Thin provisioning could be considered a side effect of virtualizing storage and actually assists in delivery of other virtualization features such as snapshots, automated tiering, cloning and replication. Foremost is reduction in the amount of work that must be done to manage storage for other features. With thick volumes the zero space must be manipulated as if they were "load bearing" - and in the case of volumes sized for growth this could be significant on a large scale. For example, a new 100GB LUN, thickly provisioned would need to be allocated storage from some tier. Maybe that's all tier 1 storage which would eat up expensive capacity. Maybe it's tier 3 storage which means performance might suffer while the system figures out that some pages just got very active and need to be promoted to a higher tier. Even if some rough assumptions were made and the LUN was provisioned out of a 50/50 split of high performance and lower cost storage there's still going to be some inefficient use of the overall array.
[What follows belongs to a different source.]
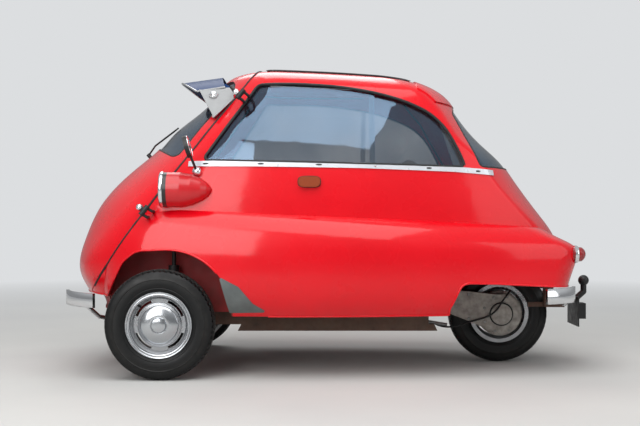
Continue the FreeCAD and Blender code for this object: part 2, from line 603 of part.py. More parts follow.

Likewise, a feature which involves making a copy of stored data, such as cloning and replication, would be more costly if the entire thick (and underutilized) volume were being copied. Many storage virtualization products provide a capability to create a volume as a golden image for booting and then assign thinly provisioned copies of that boot image to new servers, conserving storage. Without thin provisioning you could still dole out servers from a golden image, of course but why not deduplicate? Yes, thin provisioning is a form of deduplication when you think about it.

Far from being a new problem to deal with, thin provisioning is a key feature in any virtualized storage solution and you don't have to over allocate your storage to get value from it.